Facebook on Wednesday joined YouTube, Twitter and payment service Venmo in demanding that a facial recognition company stop harvesting user images to identify the people in them, which the start-up does as part of work with police.
Facebook said it has demanded that New York-based Clearview AI stop accessing or using information from its flagship site and Instagram.
“Scraping people’s information violates our policies,” a company spokesman said.
Clearview has drawn scrutiny following investigative reports in January by the New York Times and Buzzfeed detailing its work with law enforcement agencies, and its practice of scraping social media and other Internet platforms for images.
Venmo on Wednesday said that it is sending Clearview a cease-and-desist letter.
“Scraping Venmo is a violation of our terms of service and we actively work to limit and block activity that violates these policies,” said Venmo spokesman Justin Higgs, who said the PayPal-owned mobile payment service is in the process of sending the letter.
Google-owned video service YouTube sent a similar letter to Clearview on Tuesday.
“YouTube’s Terms of Service explicitly forbid collecting data that can be used to identify a person,” YouTube spokesman Alex Joseph said in a statement on Wednesday. “Clearview has publicly admitted to doing exactly that, and in response we sent them a cease-and-desist letter.”
Clearview CEO Hoan Ton-That told the CBS television network in an interview that it has a First Amendment right to the 3 billion images it has collected.
“The way we have built our system is to only take publicly available information and index it that way,” he told CBS.
He also said that the technology is only used by law enforcement to identify potential criminals.

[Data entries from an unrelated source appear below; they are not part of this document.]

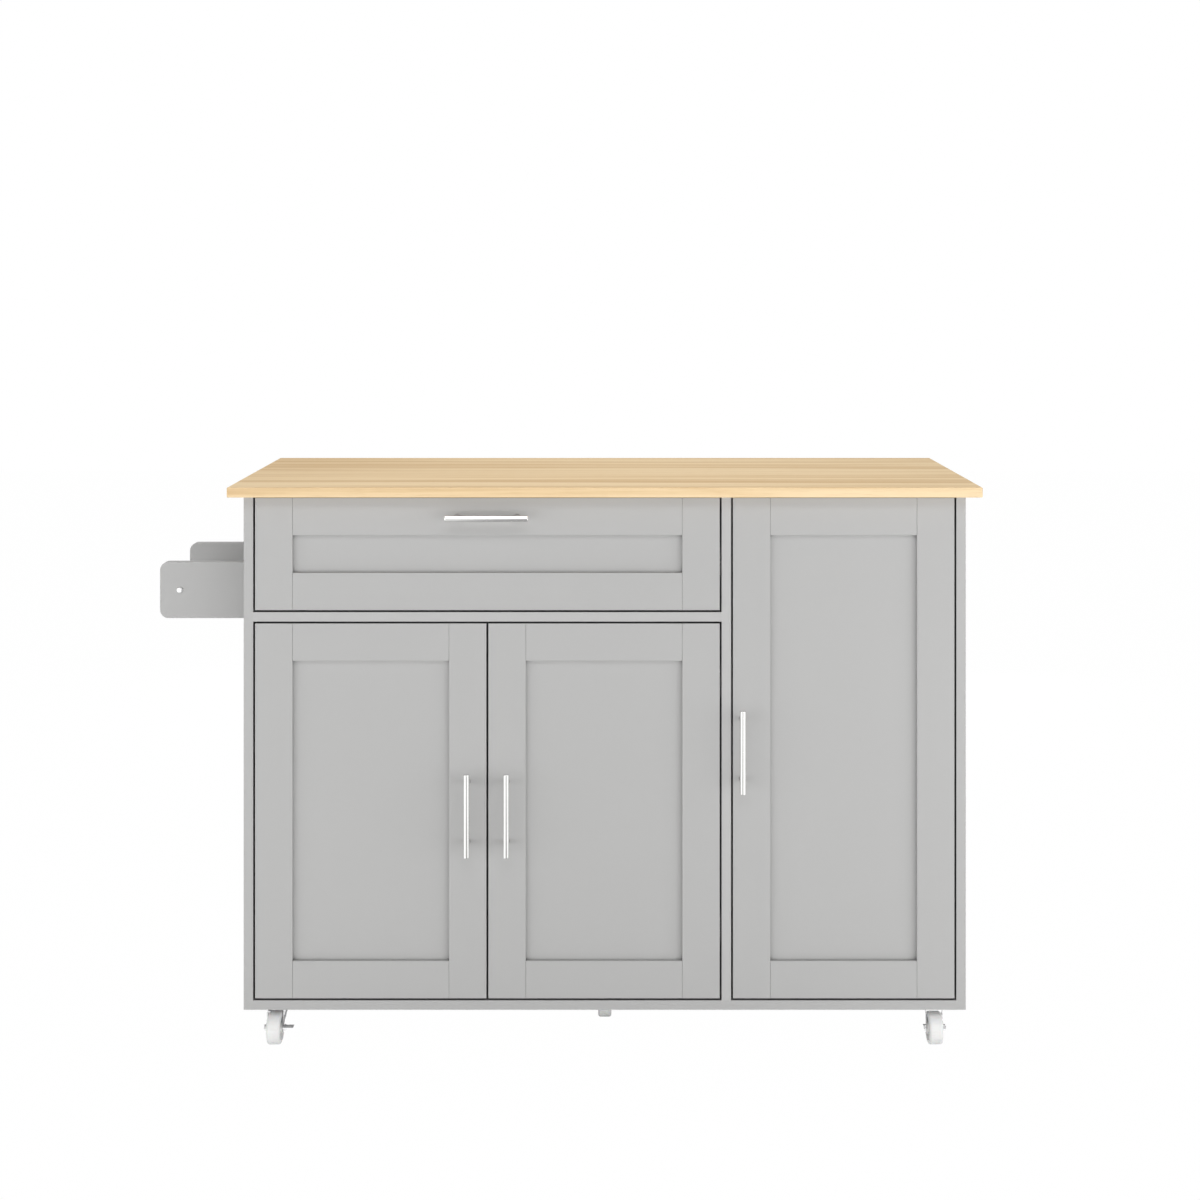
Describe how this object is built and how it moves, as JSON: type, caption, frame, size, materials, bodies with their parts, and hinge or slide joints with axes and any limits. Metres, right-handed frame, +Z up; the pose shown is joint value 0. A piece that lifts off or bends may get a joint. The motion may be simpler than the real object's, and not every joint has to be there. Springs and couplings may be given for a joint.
{
  "type": "rolling kitchen island",
  "caption": "Kitchen island on castors with a wood worktop, a drawer, a pair of doors, a tall door with shelves behind them, and a side towel rack.",
  "frame": {"origin": "on the floor, under the middle of the whole outline, towel rack and handles included", "axes": "+X to the right along the front, +Y from the front to the back, +Z up"},
  "size_m": [1.3356, 0.4595, 0.9],
  "materials": {
    "worktop_wood": "clear satin lacquer over solid wood, grain along the length",
    "grey_paint": "satin grey paint over fibreboard",
    "grey_board": "light grey melamine board",
    "drawer_wood": "plain pale board, sealed",
    "rack_rod_metal": "satin grey paint over a wooden dowel",
    "handle_metal": "satin nickel plate, fine grain round the bar",
    "zinc_steel": "bright zinc plate",
    "fastener_steel": "zinc plated screw",
    "castor_steel": "bright plated pressed steel",
    "wheel_nylon": "pale grey nylon",
    "brake_steel": "plated pressed steel",
    "shelf_pin_steel": "nickel plated pin"
  },
  "bodies": {
    "cabinet": {"worktop": "worktop_wood", "side_panel_left": "grey_paint", "side_panel_right": "grey_paint", "divider_panel": "grey_board", "floor_panel": "grey_paint", "drawer_deck": "grey_board", "back_panels": "grey_board", "top_stretchers": "grey_board", "carcass_screws": "fastener_steel", "cam_fittings": "zinc_steel", "cupboard_shelf": "grey_board", "tall_cupboard_shelves": "grey_board", "shelf_pins": "shelf_pin_steel", "rack_bracket_front": "grey_paint", "rack_bracket_rear": "grey_paint", "rack_rod": "rack_rod_metal", "rack_screws": "fastener_steel", "hinge_arms": "zinc_steel", "hinge_plates": "zinc_steel", "runner_outer_members": "zinc_steel", "castor_plates": "castor_steel", "castor_screws": "fastener_steel"},
    "drawer": {"drawer_front_stiles": "grey_paint", "drawer_front_rails": "grey_paint", "drawer_front_panel": "grey_paint", "drawer_handle": "handle_metal", "drawer_sides": "drawer_wood", "drawer_inner_front": "drawer_wood", "drawer_back": "drawer_wood", "drawer_bottom": "drawer_wood", "drawer_front_screws": "fastener_steel", "runner_drawer_members": "zinc_steel"},
    "drawer_runners": {"runner_middle_members": "zinc_steel"},
    "left_door": {"door_left_stiles": "grey_paint", "door_left_rails": "grey_paint", "door_left_panel": "grey_paint", "door_left_handle": "handle_metal", "door_left_hinge_cups": "zinc_steel"},
    "centre_door": {"door_centre_stiles": "grey_paint", "door_centre_rails": "grey_paint", "door_centre_panel": "grey_paint", "door_centre_handle": "handle_metal", "door_centre_hinge_cups": "zinc_steel"},
    "tall_door": {"door_tall_stiles": "grey_paint", "door_tall_rails": "grey_paint", "door_tall_panel": "grey_paint", "door_tall_handle": "handle_metal", "door_tall_hinge_cups": "zinc_steel"},
    "front_left_castor_fork": {"castor_front_left_fork": "castor_steel"},
    "front_left_castor_wheel": {"castor_front_left_wheel": "wheel_nylon"},
    "front_left_castor_brake": {"castor_front_left_brake": "brake_steel"},
    "front_right_castor_fork": {"castor_front_right_fork": "castor_steel"},
    "front_right_castor_wheel": {"castor_front_right_wheel": "wheel_nylon"},
    "rear_left_castor_fork": {"castor_rear_left_fork": "castor_steel"},
    "rear_left_castor_wheel": {"castor_rear_left_wheel": "wheel_nylon"},
    "rear_right_castor_fork": {"castor_rear_right_fork": "castor_steel"},
    "rear_right_castor_wheel": {"castor_rear_right_wheel": "wheel_nylon"},
    "rear_right_castor_brake": {"castor_rear_right_brake": "brake_steel"},
    "middle_castor_fork": {"castor_middle_fork": "castor_steel"},
    "middle_castor_wheel": {"castor_middle_wheel": "wheel_nylon"}
  },
  "joints": [
    {"name": "drawer_slide", "type": "slide", "parent": "cabinet", "child": "drawer", "axis": [0, -1, 0], "range_m": [0, 0.3]},
    {"name": "drawer_runner_slide", "type": "slide", "parent": "cabinet", "child": "drawer_runners", "axis": [0, -1, 0], "range_m": [0, 0.15]},
    {"name": "left_door_hinge", "type": "hinge", "parent": "cabinet", "child": "left_door", "pos_m": [-0.47675, -0.18875, 0.38], "axis": [0, 0, -1], "range_deg": [0, 98]},
    {"name": "centre_door_hinge", "type": "hinge", "parent": "cabinet", "child": "centre_door", "pos_m": [0.23675, -0.18875, 0.38], "axis": [0, 0, 1], "range_deg": [0, 98]},
    {"name": "tall_door_hinge", "type": "hinge", "parent": "cabinet", "child": "tall_door", "pos_m": [0.61225, -0.18875, 0.4805], "axis": [0, 0, 1], "range_deg": [0, 98]},
    {"name": "front_left_castor_swivel", "type": "hinge", "parent": "cabinet", "child": "front_left_castor_fork", "pos_m": [-0.46275, -0.15975, 0.054], "axis": [0, 0, 1], "continuous": true},
    {"name": "front_left_castor_roll", "type": "hinge", "parent": "front_left_castor_fork", "child": "front_left_castor_wheel", "pos_m": [-0.46275, -0.17775, 0.025], "axis": [1, 0, 0], "continuous": true},
    {"name": "front_left_castor_brake_lift", "type": "hinge", "parent": "front_left_castor_fork", "child": "front_left_castor_brake", "pos_m": [-0.46275, -0.15175, 0.042], "axis": [-1, 0, 0], "range_deg": [0, 8]},
    {"name": "front_right_castor_swivel", "type": "hinge", "parent": "cabinet", "child": "front_right_castor_fork", "pos_m": [0.59825, -0.15975, 0.054], "axis": [0, 0, 1], "continuous": true},
    {"name": "front_right_castor_roll", "type": "hinge", "parent": "front_right_castor_fork", "child": "front_right_castor_wheel", "pos_m": [0.59825, -0.17775, 0.025], "axis": [1, 0, 0], "continuous": true},
    {"name": "rear_left_castor_swivel", "type": "hinge", "parent": "cabinet", "child": "rear_left_castor_fork", "pos_m": [-0.46275, 0.16925, 0.054], "axis": [0, 0, 1], "continuous": true},
    {"name": "rear_left_castor_roll", "type": "hinge", "parent": "rear_left_castor_fork", "child": "rear_left_castor_wheel", "pos_m": [-0.46275, 0.15125, 0.025], "axis": [1, 0, 0], "continuous": true},
    {"name": "rear_right_castor_swivel", "type": "hinge", "parent": "cabinet", "child": "rear_right_castor_fork", "pos_m": [0.59825, 0.16925, 0.054], "axis": [0, 0, 1], "continuous": true},
    {"name": "rear_right_castor_roll", "type": "hinge", "parent": "rear_right_castor_fork", "child": "rear_right_castor_wheel", "pos_m": [0.59825, 0.15125, 0.025], "axis": [1, 0, 0], "continuous": true},
    {"name": "rear_right_castor_brake_lift", "type": "hinge", "parent": "rear_right_castor_fork", "child": "rear_right_castor_brake", "pos_m": [0.59825, 0.17725, 0.042], "axis": [-1, 0, 0], "range_deg": [0, 8]},
    {"name": "middle_castor_swivel", "type": "hinge", "parent": "cabinet", "child": "middle_castor_fork", "pos_m": [0.06775, -0.05575, 0.054], "axis": [0, 0, 1], "continuous": true},
    {"name": "middle_castor_roll", "type": "hinge", "parent": "middle_castor_fork", "child": "middle_castor_wheel", "pos_m": [0.06775, -0.07375, 0.025], "axis": [1, 0, 0], "continuous": true}
  ],
  "couplings": [
    {"joint": "drawer_runner_slide", "follows": "drawer_slide", "ratio": 0.5}
  ]
}
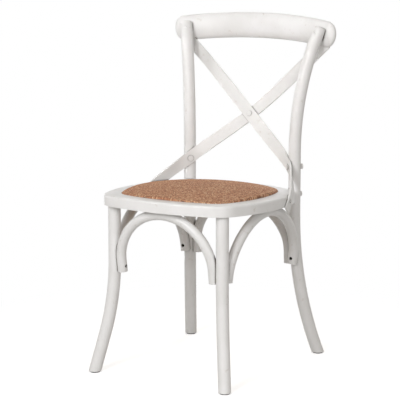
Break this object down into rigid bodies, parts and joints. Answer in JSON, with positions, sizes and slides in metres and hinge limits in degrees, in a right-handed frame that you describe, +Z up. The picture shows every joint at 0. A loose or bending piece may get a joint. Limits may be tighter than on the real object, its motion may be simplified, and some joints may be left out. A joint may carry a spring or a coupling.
{
  "type": "cross back dining chair",
  "caption": "White cross back dining chair with bentwood arches, a crossed strip back and a woven seat.",
  "frame": {"origin": "on the floor, at the middle of the bounding box seen from above", "axes": "+Z up, -Y is the front of the seat, +X is the right side as seen from in front"},
  "size_m": [0.4886, 0.5404, 0.8944],
  "materials": {
    "paint": "satin white paint over bent wood",
    "strip_paint": "satin white paint over flat steel",
    "plywood": "bare plywood",
    "padding": "foam and wadding",
    "weave": "brown woven cord",
    "steel": "dark zinc plated",
    "glide": "black plastic"
  },
  "bodies": {
    "root": {"seat_ring": "paint", "seat_board": "plywood", "seat_padding": "padding", "woven_seat": "weave", "front_leg_left": "paint", "front_leg_right": "paint", "rear_post_left": "paint", "rear_post_right": "paint", "front_brace": "paint", "rear_brace": "paint", "left_brace": "paint", "right_brace": "paint", "top_rail": "paint", "cross_strip_left": "strip_paint", "cross_strip_right": "strip_paint", "crossing_rivet": "strip_paint", "strip_post_bolts": "strip_paint", "strip_post_nuts": "strip_paint", "post_ring_bolts": "strip_paint", "rail_post_screws": "steel", "rail_post_plugs": "paint", "strip_ring_screws": "strip_paint", "brace_end_screws": "steel", "brace_top_screws": "steel", "seat_screws": "steel", "foot_glides": "glide", "glide_nails": "steel"}
  },
  "joints": []
}
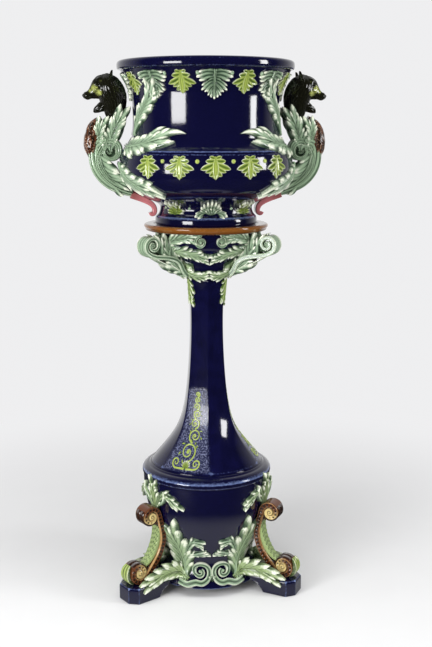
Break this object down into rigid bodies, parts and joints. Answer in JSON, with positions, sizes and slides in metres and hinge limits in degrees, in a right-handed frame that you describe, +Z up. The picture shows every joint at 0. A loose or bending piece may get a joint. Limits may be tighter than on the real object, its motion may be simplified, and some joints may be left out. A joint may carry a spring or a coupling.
{
  "type": "jardiniere on stand",
  "caption": "Glazed jardiniere with bear-headed scroll handles and applied leaves, standing loose on a tall hexagonal pedestal with a leaf capital and scroll feet.",
  "frame": {"origin": "on the floor on the axis of the pedestal, which is also the axis of the jardiniere", "axes": "+Z up, -Y towards the front face between the two front feet, the two handles along +X and -X"},
  "size_m": [0.5242, 0.4188, 1.17],
  "materials": {
    "cobalt_glaze": "glossy majolica glaze",
    "mint_glaze": "glossy majolica glaze",
    "lime_glaze": "glossy majolica glaze",
    "brown_glaze": "glossy majolica glaze",
    "honey_glaze": "glossy majolica glaze",
    "bear_glaze": "glossy majolica glaze",
    "chest_glaze": "glossy mottled brown glaze",
    "rose_glaze": "glossy majolica glaze"
  },
  "bodies": {
    "stand": {"base_leaves_front": "mint_glaze", "base_leaves_rear_left": "mint_glaze", "base_leaves_rear_right": "mint_glaze", "base_scrolls_front": "mint_glaze", "base_scrolls_rear_left": "mint_glaze", "base_scrolls_rear_right": "mint_glaze", "capital_bell": "cobalt_glaze", "capital_corner_back": "mint_glaze", "capital_corner_left": "mint_glaze", "capital_corner_right": "mint_glaze", "capital_leaves_lower": "mint_glaze", "capital_leaves_middle": "mint_glaze", "capital_leaves_upper": "mint_glaze", "drum": "cobalt_glaze", "foot_block_back": "cobalt_glaze", "foot_block_left": "cobalt_glaze", "foot_block_right": "cobalt_glaze", "foot_leaves_front": "mint_glaze", "foot_leaves_rear_left": "mint_glaze", "foot_leaves_rear_right": "mint_glaze", "leg_leaf_back": "mint_glaze", "leg_leaf_left": "mint_glaze", "leg_leaf_right": "mint_glaze", "leg_scroll_back": "brown_glaze", "leg_scroll_left": "brown_glaze", "leg_scroll_right": "brown_glaze", "neck_pendants": "lime_glaze", "shaft": "cobalt_glaze", "shoulder_leaf_back": "mint_glaze", "shoulder_leaf_left": "mint_glaze", "shoulder_leaf_right": "mint_glaze", "top_plate": "honey_glaze"},
    "jardiniere": {"bear_chest_left": "chest_glaze", "bear_chest_right": "chest_glaze", "bear_head_left": "bear_glaze", "bear_head_right": "bear_glaze", "belly_beads": "lime_glaze", "belly_leaves": "lime_glaze", "bowl": "cobalt_glaze", "foot_bracket_left": "rose_glaze", "foot_bracket_right": "rose_glaze", "handle_collar_left": "mint_glaze", "handle_collar_right": "mint_glaze", "handle_leaf_lower_left": "mint_glaze", "handle_leaf_lower_right": "mint_glaze", "handle_leaf_middle_left": "mint_glaze", "handle_leaf_middle_right": "mint_glaze", "handle_leaf_upper_left": "mint_glaze", "handle_leaf_upper_right": "mint_glaze", "handle_scroll_left": "mint_glaze", "handle_scroll_right": "mint_glaze", "rim_beads": "lime_glaze", "rim_leaves_large": "lime_glaze", "rim_leaves_small": "lime_glaze", "stem_beads": "lime_glaze", "stem_leaves_large": "lime_glaze", "stem_leaves_small": "lime_glaze"}
  },
  "joints": [
    {"name": "jardiniere_lift", "type": "slide", "parent": "stand", "child": "jardiniere", "axis": [0, 0, 1], "range_m": [0, 0.12]}
  ]
}
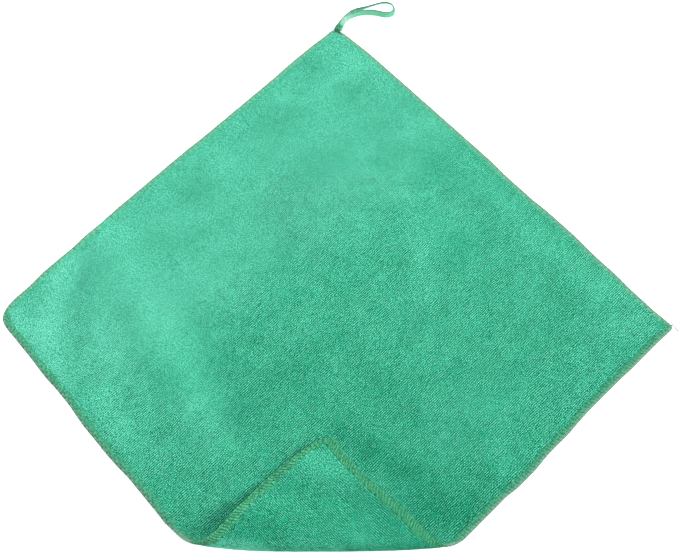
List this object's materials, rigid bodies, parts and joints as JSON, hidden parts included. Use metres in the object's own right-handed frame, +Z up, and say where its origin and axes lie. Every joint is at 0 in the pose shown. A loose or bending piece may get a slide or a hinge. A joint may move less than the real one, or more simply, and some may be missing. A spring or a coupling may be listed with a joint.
{
  "type": "microfibre cleaning cloth",
  "caption": "Square green microfibre cloth lying flat on its point, overlocked hem, near corner folded over in an open roll, and a narrow tape hanging loop at the far corner.",
  "frame": {"origin": "on the surface the cloth lies on, under the middle of the box around the whole object", "axes": "+X to the right and +Y away from the near side as in the picture, +Z up; the cloth's sides run at about 45 degrees to both, with the loop's corner towards +Y"},
  "size_m": [0.415, 0.3664, 0.0149],
  "materials": {
    "microfibre": "matt brushed ribbed knit",
    "loop_tape": "matt narrow weave"
  },
  "bodies": {
    "root": {"cloth": "microfibre", "hanging_loop": "loop_tape"}
  },
  "joints": []
}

CBS was first to report the YouTube letter on Wednesday.
Twitter in January sent a letter ordering Clearview to delete all the data that it has collected from Twitter, including anything already shared with third parties.
Microsoft-owned LinkedIn on Wednesday said that it is also looking into it and would take “appropriate action.”
Clearview attorney Tor Ekeland said in a statement on Wednesday that the company’s technology “operates much in the same way as Google’s search engine.”